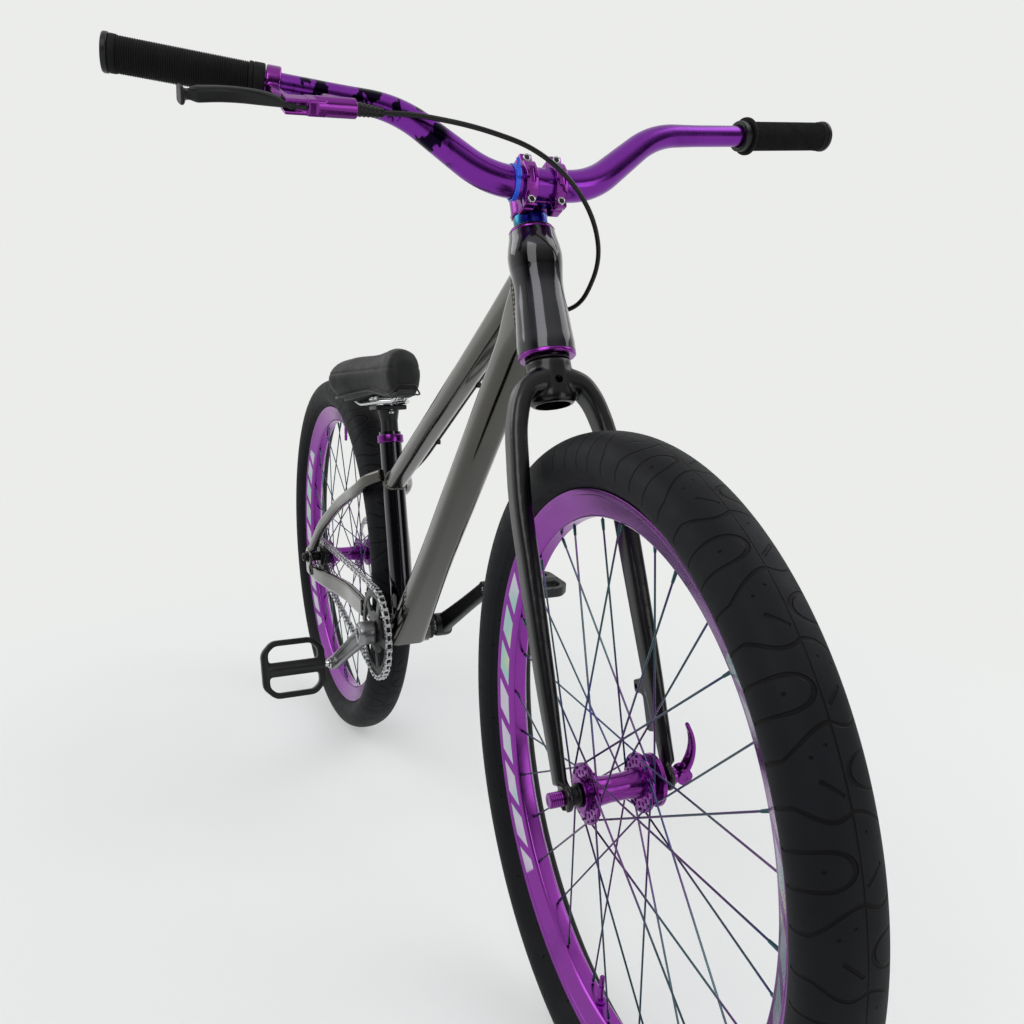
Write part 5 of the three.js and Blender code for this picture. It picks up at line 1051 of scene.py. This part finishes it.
# Fork, headset, stem
def fork():
    path = [(406, 4, 26, 27), (405, 18, 24, 29), (400, 29, 22, 30), (388, 38, 20, 30), (365, 46, 19, 29),
            (325, 51.5, 19, 28.5), (284, 55, 19, 28), (223, 56, 18.5, 27.5), (150, 56.6, 17.5, 26),
            (88, 57, 16, 24), (40, 57.3, 13, 21), (12, 57.5, 12, 19)]
    parts = []
    for side in (-1, 1):
        rows = spline([(6 + 35 * (1 - z / CROWN_TOP), side * y, z, w, d) for z, y, w, d in path], 5)
        parts.append(tube(rows[:, :3], [box_section(d, w, 7.5, 6) for w, d in rows[:, 3:]], (1, 0, 0)))
        parts.append(moved(ring(0, 14, *slab(side, 50.3, 7), 1, 48), shift(FORK_OFFSET, 0, 0)))
    crown = lathe([(0, CROWN_TOP - 46), (22.5, CROWN_TOP - 46), (24, CROWN_TOP - 40), (24, CROWN_TOP - 1),
                   (23.5, CROWN_TOP), (0, CROWN_TOP)], 1.2, 64, up=True)
    tab_rise = 88
    tab = both(rounded((28, 9, 15), (14, 55, tab_rise), 2), rounded((20, 5.5, 56), (21, 56, 70), 2))
    tube_bore = rod((0, 0, CROWN_TOP - 60), (0, 0, CROWN_TOP - 12), 18.4, n=48)
    hole = rod((5, 0, CROWN_TOP - 24), (48, 0, CROWN_TOP - 24), 4.2, n=32)
    slot = rounded((10, 140, 40), (FORK_OFFSET, 0, -20), 0.1)
    slot_top = rod((FORK_OFFSET, -70, 0), (FORK_OFFSET, 70, 0), 5.01, n=32)
    tab_hole = rod((7, 40, tab_rise), (7, 80, tab_rise), 3, n=24)
    piece("fork_legs", both(crown, *parts, tab), "gloss", "front_end", "fork", FRONT, melt=(1.5, 14),
          late_cuts=[tube_bore, hole, slot, slot_top, tab_hole], sharp=45)
    steerer = lathe([(17, CROWN_TOP - 3), (18, CROWN_TOP - 3), (18, CROWN_TOP + 10), (14.3, CROWN_TOP + 70),
                     (14.3, BAR_HEIGHT + 16), (11.5, BAR_HEIGHT + 16), (11.5, CROWN_TOP + 70),
                     (15, CROWN_TOP + 8)], 0.3, 64, up=True)
    piece("steerer", steerer, "silver", "front_end", (), FRONT)
    race = lathe([(18, CROWN_TOP), (23.5, CROWN_TOP), (23.5, CROWN_TOP + 1.6), (21, CROWN_TOP + 2.6),
                  (18, CROWN_TOP + 2.6)], 0.3, 64, up=True)
    piece("crown_race", race, "black", "front_end", (), FRONT)
    lower = lathe([(20.2, 431.9), (28.6, 431.9), (30.3, 433.2), (30.3, 436.4), (20.7, 436.4), (20.7, 448),
                   (20.2, 448)], 0.4, 96, up=True)
    piece("cup_lower", lower, "purple", "frame", "headset_lower_cup", HEAD)
    upper = lathe([(20.2, 556), (20.7, 556), (20.7, 565.3), (24.3, 565.3), (24.3, 567.2), (23.4, 567.9),
                   (20.2, 567.9)], 0.3, 96, up=True)
    piece("cup_upper", upper, "purple", "frame", "headset_upper_cup", HEAD)
    cover = lathe([(14.6, 562), (18.4, 562), (18.4, 568.4), (23.2, 568.4), (22.6, 569.8), (18.6, 570.8),
                   (14.6, 570.8)], 0.5, 96, up=True)
    piece("dust_cover", cover, "gloss", "front_end", "headset_cover", FRONT)
    spacer = ring(14.6, 17.9, 571, 583.3, 0.5, 64, up=True)
    piece("spacer", spacer, "slick", "front_end", "headset_spacer", FRONT)


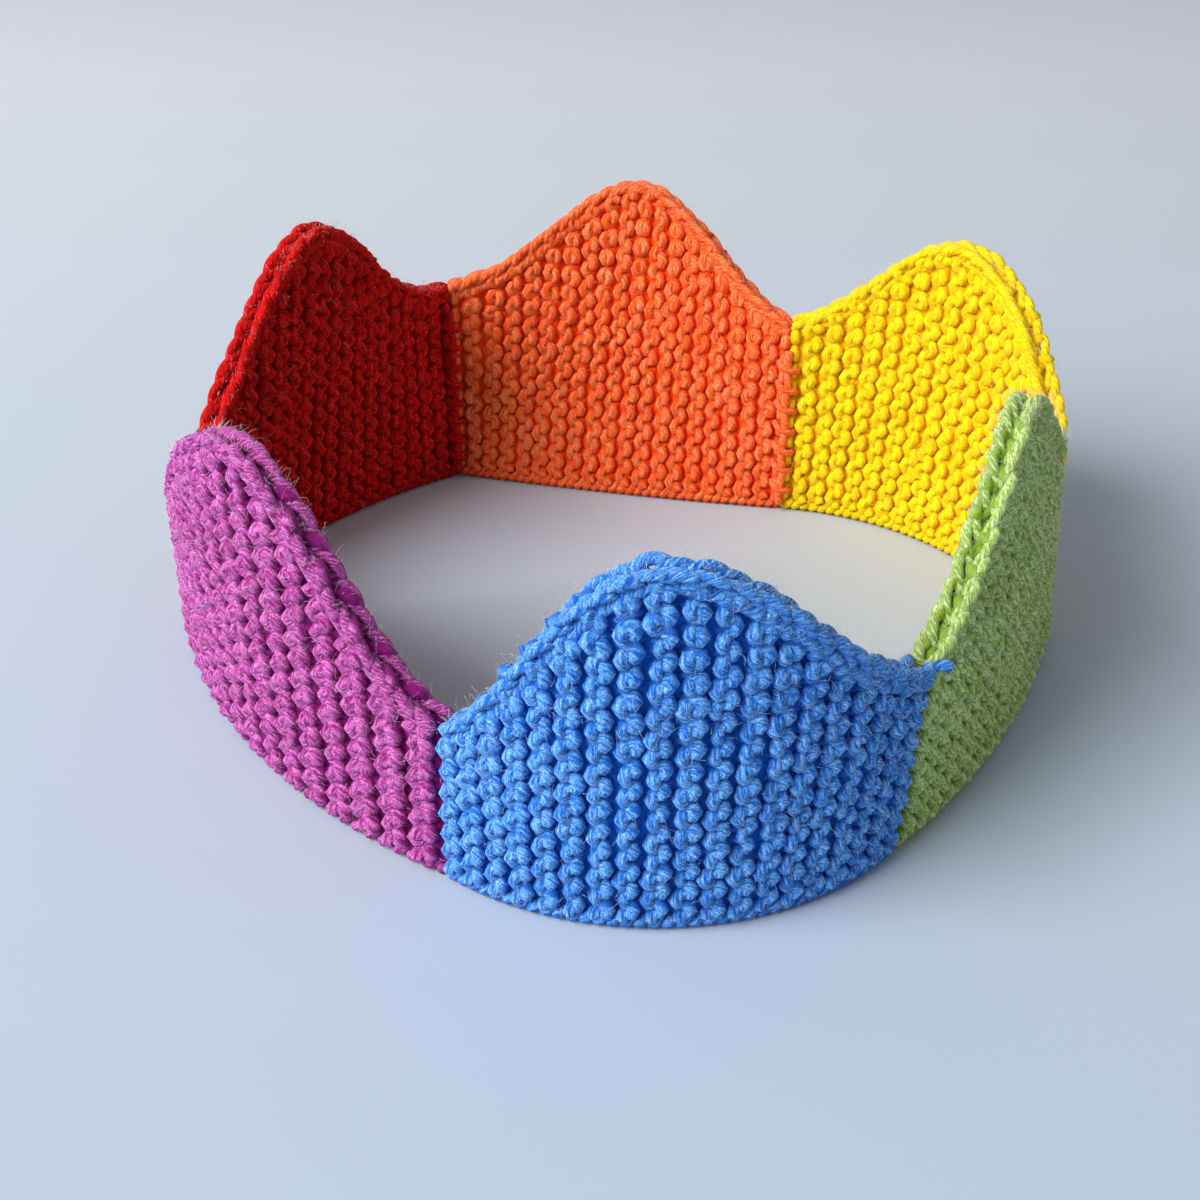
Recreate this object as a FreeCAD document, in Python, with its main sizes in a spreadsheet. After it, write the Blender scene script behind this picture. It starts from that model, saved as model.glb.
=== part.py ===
import FreeCAD, Part
import math
import os

from FreeCAD import Placement, Rotation, Vector

# A crown knitted in thick yarn: six panels in the colours of the rainbow, sewn side to side into a ring
# that stands on its own lower edge. Each panel is garter stitch knitted sideways, so its ridges stand
# upright on both faces, and each ridge gains or loses a stitch, which makes the pointed, rounded top.
# The ring is soft and stands as it was put down, so its seams aren't on a true circle.
# Millimetres. +X is to the right and +Y away from whoever looks at the blue front, and Z is up.

# Sizes that all panels share
FABRIC = {
    "fabric_thickness": 5.0,  # from the crests of one face to the crests of the other
    "groove_depth": 0.8,  # from a crest to the grooves beside it
    "rim_height": 4.2,  # the rolled chain of edge stitches along the top, square to the edge
    "rim_width": 6.2,
    "top_roundness": 0.6,  # 0 is a straight-sided point, 1 a smooth wave
    "tip_rounding": 0.1,  # how blunt the very tip is, 0 for a sharp corner
    "sewing_yarn": 1.8,  # diameter of the strand that runs up the inside of each seam
    "whip_yarn": 1.4,  # diameter of the small stitches over it
    "whip_pitch": 4.4,  # from one of those stitches to the next
    "whip_rise": 1.6,  # how much higher a stitch ends than it starts
    "sewing_gap": 0.2,  # the sewing yarn's clearance from the fabric
    "sewing_start": 2.0,  # height of the sewing yarn's lower end
}

# Each seam: its place on the table, its height, and how far it leans out for each millimetre up
SEAMS = {
    "purple_blue": {"right": -25.5, "back": -62.0, "height": 29.5, "lean": -0.03},
    "blue_green": {"right": 44.0, "back": -56.0, "height": 37.5, "lean": 0.06},
    "green_yellow": {"right": 83.5, "back": 7.5, "height": 43.5, "lean": -0.07},
    "yellow_orange": {"right": 38.0, "back": 61.5, "height": 41.5, "lean": 0.22},
    "orange_red": {"right": -36.5, "back": 79.0, "height": 46.0, "lean": 0.08},
    "red_purple": {"right": -83.5, "back": 14.5, "height": 29.5, "lean": -0.03},
}

# Each panel, anticlockwise from the front: the seams at its sides, the ridges across it, the height of
# its peak and its place as a share of the way across, how far the foot bows out between the seams, and how
# far the middle leans out for each millimetre up. The purple panel is knitted more loosely than the rest.
PANELS = {
    "blue": {
        "sides": ("purple_blue", "blue_green"), "ridges": 19,
        "peak": 65.0, "peak_place": 0.46, "bulge": 14.2, "lean": 0.05,
    },
    "green": {
        "sides": ("blue_green", "green_yellow"), "ridges": 19,
        "peak": 64.0, "peak_place": 0.51, "bulge": 4.4, "lean": -0.06,
    },
    "yellow": {
        "sides": ("green_yellow", "yellow_orange"), "ridges": 19,
        "peak": 64.0, "peak_place": 0.58, "bulge": 13.0, "lean": 0.09,
    },
    "orange": {
        "sides": ("yellow_orange", "orange_red"), "ridges": 19,
        "peak": 65.0, "peak_place": 0.52, "bulge": -1.6, "lean": 0.4,
    },
    "red": {
        "sides": ("orange_red", "red_purple"), "ridges": 19,
        "peak": 72.5, "peak_place": 0.57, "bulge": 7.6, "lean": -0.19,
    },
    "purple": {
        "sides": ("red_purple", "purple_blue"), "ridges": 16,
        "peak": 63.0, "peak_place": 0.58, "bulge": 9.5, "lean": 0.0,
    },
}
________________
● THE REQUEST: All of the entries above need to be reproduced exactly.

● RESPONSE TO THE TASK:
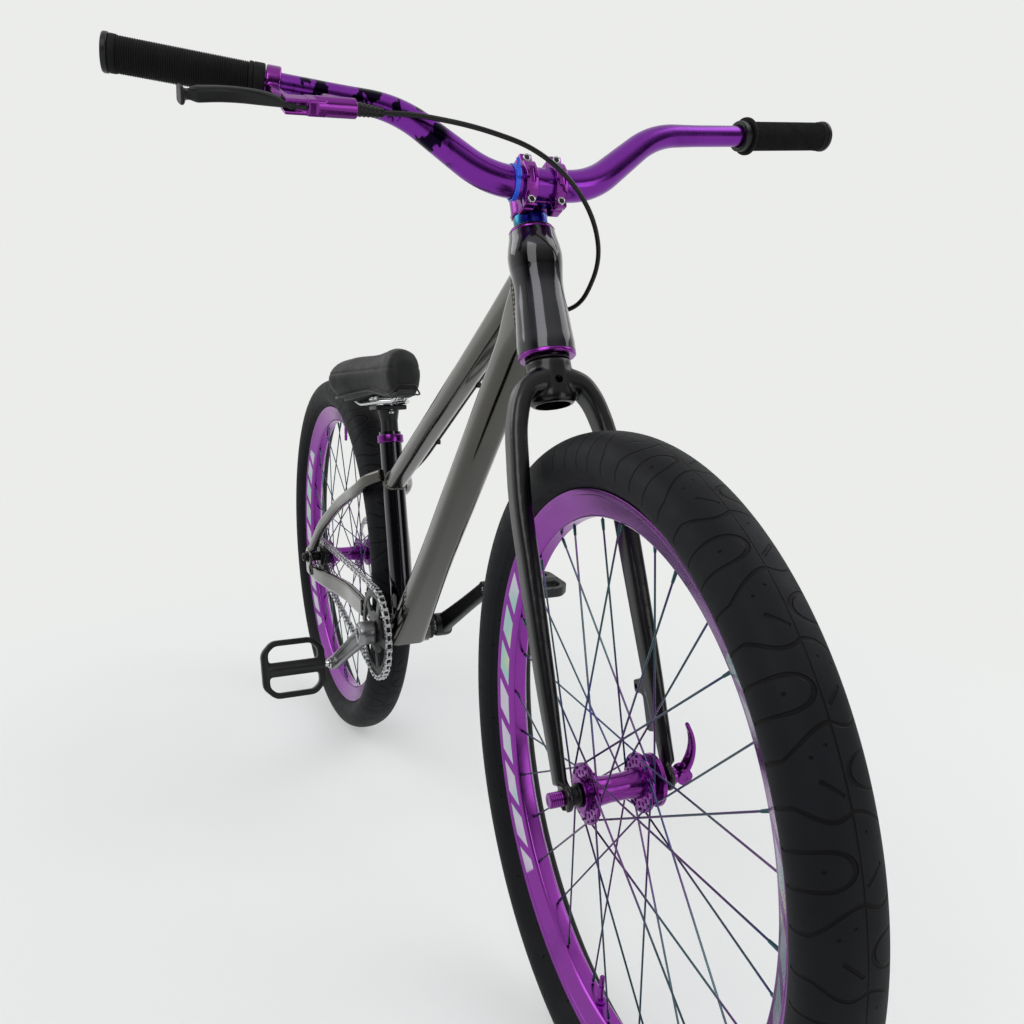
Write part 5 of the three.js and Blender code for this picture. It picks up at line 1051 of scene.py. This part finishes it.
# Fork, headset, stem
def fork():
    path = [(406, 4, 26, 27), (405, 18, 24, 29), (400, 29, 22, 30), (388, 38, 20, 30), (365, 46, 19, 29),
            (325, 51.5, 19, 28.5), (284, 55, 19, 28), (223, 56, 18.5, 27.5), (150, 56.6, 17.5, 26),
            (88, 57, 16, 24), (40, 57.3, 13, 21), (12, 57.5, 12, 19)]
    parts = []
    for side in (-1, 1):
        rows = spline([(6 + 35 * (1 - z / CROWN_TOP), side * y, z, w, d) for z, y, w, d in path], 5)
        parts.append(tube(rows[:, :3], [box_section(d, w, 7.5, 6) for w, d in rows[:, 3:]], (1, 0, 0)))
        parts.append(moved(ring(0, 14, *slab(side, 50.3, 7), 1, 48), shift(FORK_OFFSET, 0, 0)))
    crown = lathe([(0, CROWN_TOP - 46), (22.5, CROWN_TOP - 46), (24, CROWN_TOP - 40), (24, CROWN_TOP - 1),
                   (23.5, CROWN_TOP), (0, CROWN_TOP)], 1.2, 64, up=True)
    tab_rise = 88
    tab = both(rounded((28, 9, 15), (14, 55, tab_rise), 2), rounded((20, 5.5, 56), (21, 56, 70), 2))
    tube_bore = rod((0, 0, CROWN_TOP - 60), (0, 0, CROWN_TOP - 12), 18.4, n=48)
    hole = rod((5, 0, CROWN_TOP - 24), (48, 0, CROWN_TOP - 24), 4.2, n=32)
    slot = rounded((10, 140, 40), (FORK_OFFSET, 0, -20), 0.1)
    slot_top = rod((FORK_OFFSET, -70, 0), (FORK_OFFSET, 70, 0), 5.01, n=32)
    tab_hole = rod((7, 40, tab_rise), (7, 80, tab_rise), 3, n=24)
    piece("fork_legs", both(crown, *parts, tab), "gloss", "front_end", "fork", FRONT, melt=(1.5, 14),
          late_cuts=[tube_bore, hole, slot, slot_top, tab_hole], sharp=45)
    steerer = lathe([(17, CROWN_TOP - 3), (18, CROWN_TOP - 3), (18, CROWN_TOP + 10), (14.3, CROWN_TOP + 70),
                     (14.3, BAR_HEIGHT + 16), (11.5, BAR_HEIGHT + 16), (11.5, CROWN_TOP + 70),
                     (15, CROWN_TOP + 8)], 0.3, 64, up=True)
    piece("steerer", steerer, "silver", "front_end", (), FRONT)
    race = lathe([(18, CROWN_TOP), (23.5, CROWN_TOP), (23.5, CROWN_TOP + 1.6), (21, CROWN_TOP + 2.6),
                  (18, CROWN_TOP + 2.6)], 0.3, 64, up=True)
    piece("crown_race", race, "black", "front_end", (), FRONT)
    lower = lathe([(20.2, 431.9), (28.6, 431.9), (30.3, 433.2), (30.3, 436.4), (20.7, 436.4), (20.7, 448),
                   (20.2, 448)], 0.4, 96, up=True)
    piece("cup_lower", lower, "purple", "frame", "headset_lower_cup", HEAD)
    upper = lathe([(20.2, 556), (20.7, 556), (20.7, 565.3), (24.3, 565.3), (24.3, 567.2), (23.4, 567.9),
                   (20.2, 567.9)], 0.3, 96, up=True)
    piece("cup_upper", upper, "purple", "frame", "headset_upper_cup", HEAD)
    cover = lathe([(14.6, 562), (18.4, 562), (18.4, 568.4), (23.2, 568.4), (22.6, 569.8), (18.6, 570.8),
                   (14.6, 570.8)], 0.5, 96, up=True)
    piece("dust_cover", cover, "gloss", "front_end", "headset_cover", FRONT)
    spacer = ring(14.6, 17.9, 571, 583.3, 0.5, 64, up=True)
    piece("spacer", spacer, "slick", "front_end", "headset_spacer", FRONT)


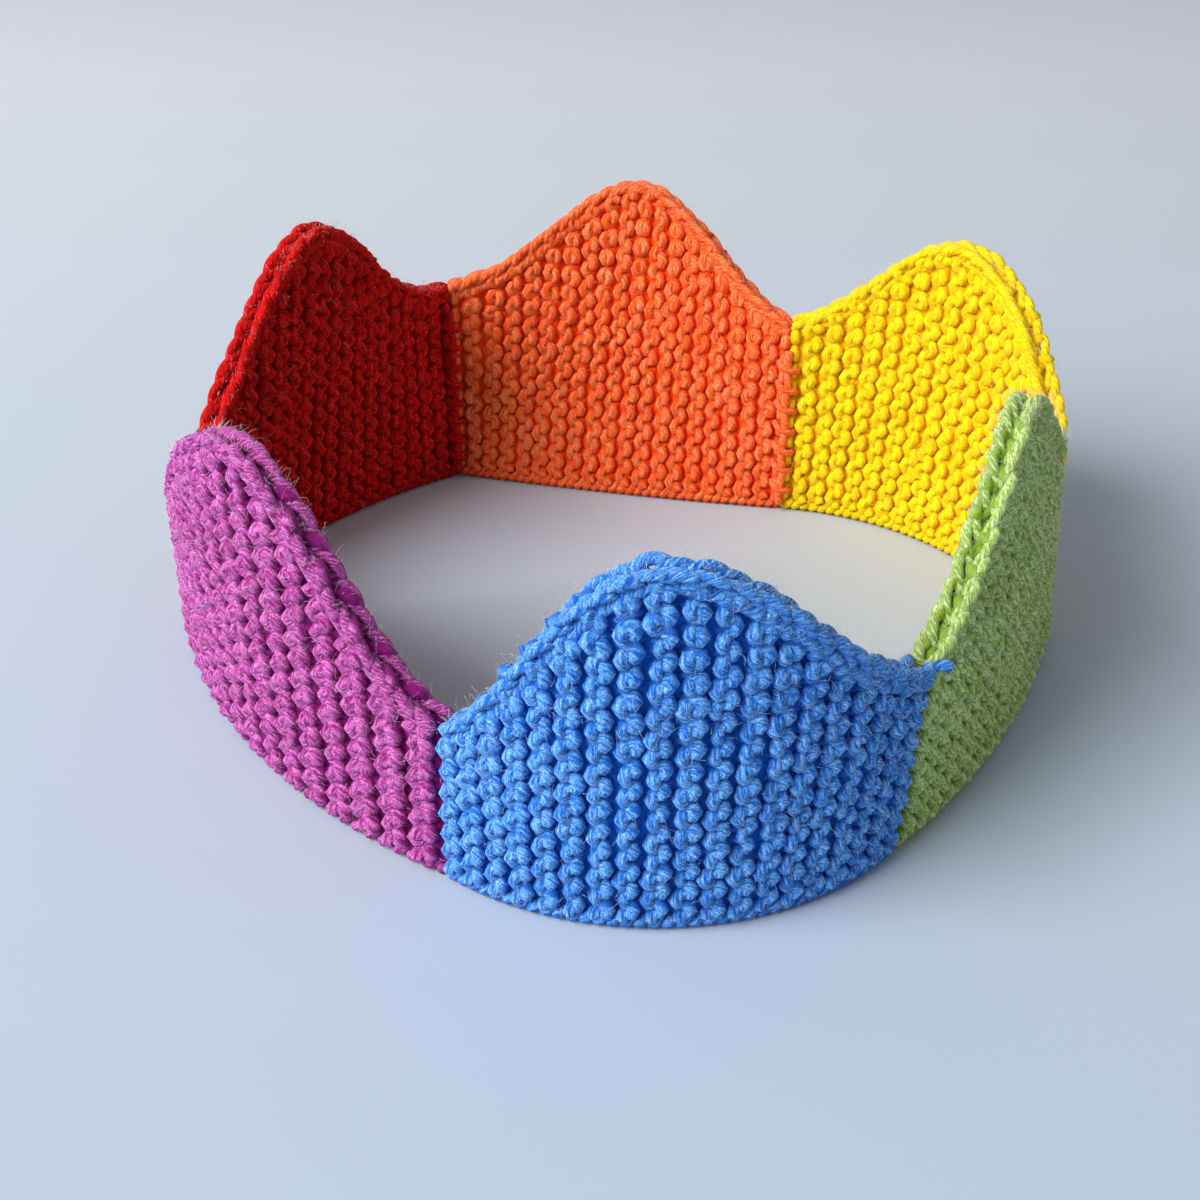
Recreate this object as a FreeCAD document, in Python, with its main sizes in a spreadsheet. After it, write the Blender scene script behind this picture. It starts from that model, saved as model.glb.
=== part.py ===
import FreeCAD, Part
import math
import os

from FreeCAD import Placement, Rotation, Vector

# A crown knitted in thick yarn: six panels in the colours of the rainbow, sewn side to side into a ring
# that stands on its own lower edge. Each panel is garter stitch knitted sideways, so its ridges stand
# upright on both faces, and each ridge gains or loses a stitch, which makes the pointed, rounded top.
# The ring is soft and stands as it was put down, so its seams aren't on a true circle.
# Millimetres. +X is to the right and +Y away from whoever looks at the blue front, and Z is up.

# Sizes that all panels share
FABRIC = {
    "fabric_thickness": 5.0,  # from the crests of one face to the crests of the other
    "groove_depth": 0.8,  # from a crest to the grooves beside it
    "rim_height": 4.2,  # the rolled chain of edge stitches along the top, square to the edge
    "rim_width": 6.2,
    "top_roundness": 0.6,  # 0 is a straight-sided point, 1 a smooth wave
    "tip_rounding": 0.1,  # how blunt the very tip is, 0 for a sharp corner
    "sewing_yarn": 1.8,  # diameter of the strand that runs up the inside of each seam
    "whip_yarn": 1.4,  # diameter of the small stitches over it
    "whip_pitch": 4.4,  # from one of those stitches to the next
    "whip_rise": 1.6,  # how much higher a stitch ends than it starts
    "sewing_gap": 0.2,  # the sewing yarn's clearance from the fabric
    "sewing_start": 2.0,  # height of the sewing yarn's lower end
}

# Each seam: its place on the table, its height, and how far it leans out for each millimetre up
SEAMS = {
    "purple_blue": {"right": -25.5, "back": -62.0, "height": 29.5, "lean": -0.03},
    "blue_green": {"right": 44.0, "back": -56.0, "height": 37.5, "lean": 0.06},
    "green_yellow": {"right": 83.5, "back": 7.5, "height": 43.5, "lean": -0.07},
    "yellow_orange": {"right": 38.0, "back": 61.5, "height": 41.5, "lean": 0.22},
    "orange_red": {"right": -36.5, "back": 79.0, "height": 46.0, "lean": 0.08},
    "red_purple": {"right": -83.5, "back": 14.5, "height": 29.5, "lean": -0.03},
}

# Each panel, anticlockwise from the front: the seams at its sides, the ridges across it, the height of
# its peak and its place as a share of the way across, how far the foot bows out between the seams, and how
# far the middle leans out for each millimetre up. The purple panel is knitted more loosely than the rest.
PANELS = {
    "blue": {
        "sides": ("purple_blue", "blue_green"), "ridges": 19,
        "peak": 65.0, "peak_place": 0.46, "bulge": 14.2, "lean": 0.05,
    },
    "green": {
        "sides": ("blue_green", "green_yellow"), "ridges": 19,
        "peak": 64.0, "peak_place": 0.51, "bulge": 4.4, "lean": -0.06,
    },
    "yellow": {
        "sides": ("green_yellow", "yellow_orange"), "ridges": 19,
        "peak": 64.0, "peak_place": 0.58, "bulge": 13.0, "lean": 0.09,
    },
    "orange": {
        "sides": ("yellow_orange", "orange_red"), "ridges": 19,
        "peak": 65.0, "peak_place": 0.52, "bulge": -1.6, "lean": 0.4,
    },
    "red": {
        "sides": ("orange_red", "red_purple"), "ridges": 19,
        "peak": 72.5, "peak_place": 0.57, "bulge": 7.6, "lean": -0.19,
    },
    "purple": {
        "sides": ("red_purple", "purple_blue"), "ridges": 16,
        "peak": 63.0, "peak_place": 0.58, "bulge": 9.5, "lean": 0.0,
    },
}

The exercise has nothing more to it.